Le choix, c'est ce que n'offre pas l'Etat. L'Etat livre ses services et prestations sans concurrence. A un prix qu'on ne connaît généralement pas. Impossible d'aller se servir ailleurs, sinon au prix fort - c'est le cas de l'école - ou au prix plus lourd encore d'une migration.

Deux grands cabinets d'avocats genevois et zurichois viennent d'annoncer leur fusion. Des cliniques, des journaux, des cabinets de conseils, des banques, des assurances, des géants du béton ou de la chimie se reconfigurent, s'adaptent au marché, muent, soumis qu'ils sont aux exigences de leurs clients, soucieux d'en gagner d'autres.

Rien de tout cela à l'Etat. Pierre Maudet annonce le dimanche de Pâques sa décision de dynamiter (c'est Le Matin Dimanche qui l'écrit), le 1er mai, sa Direction des affaires économiques. Combien d'emplois en jeu? Va-t-il fusionner avec les Vaudois, les Zurichois, la Ville de Genève? Non, tout se fait à l'interne. Une Direction, c'est bien connu, ça ne sert à rien. A défaut de pouvoir chiffrer la plus-value rendu par ledit service, le ministre livre au public l'économie réalisée - un demi million, 0,56% du budget de l'Etat. L'Etat n'est qu'un centre de coûts, puisqu'il ne vend rien.

Mais là n'est pas l'essentiel. L'essentiel c'est l'exemple qu'on donne, le message qu'on lance au cœur des administrations. Si Maudet peut se passer de sa Direction des affaires économiques, toutes les directions peuvent être décapitées. Message reçu sans doute cinq sur cinq.
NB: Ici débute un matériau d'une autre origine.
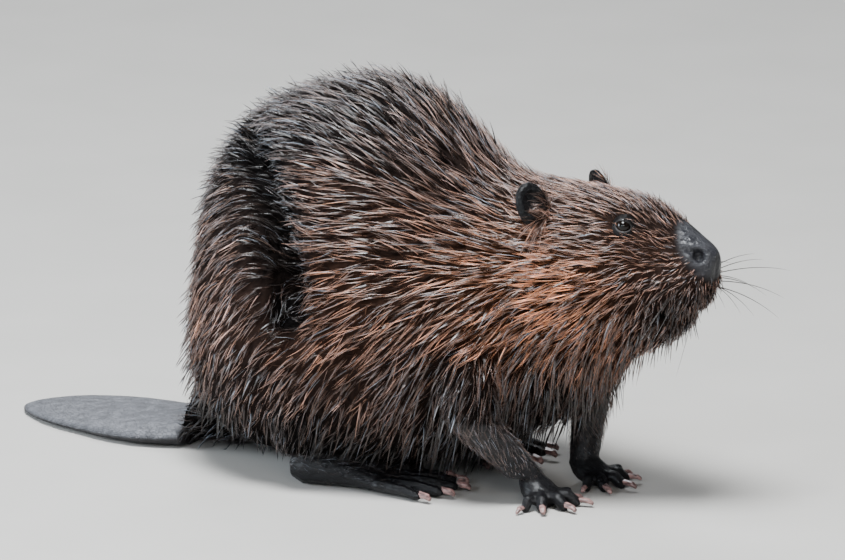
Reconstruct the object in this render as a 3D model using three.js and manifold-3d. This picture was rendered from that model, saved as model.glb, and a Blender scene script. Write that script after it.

L'annonce pascale de Pierre, c'est aussi, in petto, un défi qu'on pose à ses collègues. Qui osera en faire autant? Qui osera secouer ses hiérarchies? Aidé par la nouvelle Constitution, François Longchamp a ravalé le Chancelier, qu'on tenait naguère pour le huitième conseiller d'Etat, au rang d'un simple chef de service, mais les autres, les bleus...

Cependant deux questions se posent.

Au-delà des quelques ressources qu'on libère pour d'autres tâches commandées, telle celle qu'a reçue l'ex-miss égalité, est-on bien sûr que l'exercice de décapitation rendra l'Etat plus performant, plus efficace, producteur d'une plus grande plus-value? Affaiblir la tête, n'est-ce pas conforter la base dans sa résistance aux changements? Ce risque est grand, surtout à Genève, où la base est sous la coupe de syndicats bien implantés.

Des hauts fonctionnaires auront-ils le culot de résister et de rappeler qu'ils ne sont pas les employés d'un conseiller d'Etat, mais des serviteurs de l'Etat? N'est pas pour cette indépendance face aux pressions d'où qu'elles viennent, que le statut des fonctionnaires les protège contre les licenciements, bien mieux qu'un simple contrat de travail?

Commentaires

  • En même temps, si l'on élit des chefs de département, c'est bien pour qu'ils dirigent leurs hauts fonctionnaires, ou bien ?
    Le chef élu, donc interchangeable, c'est justement ce qui rapproche l'Etat d'un service comme un autre, ce qui peut permettre d'en choisir la qualité ou la couleur. Et vous voudriez supprimer cela ? Au nom de la concurrence ? Pas très logique.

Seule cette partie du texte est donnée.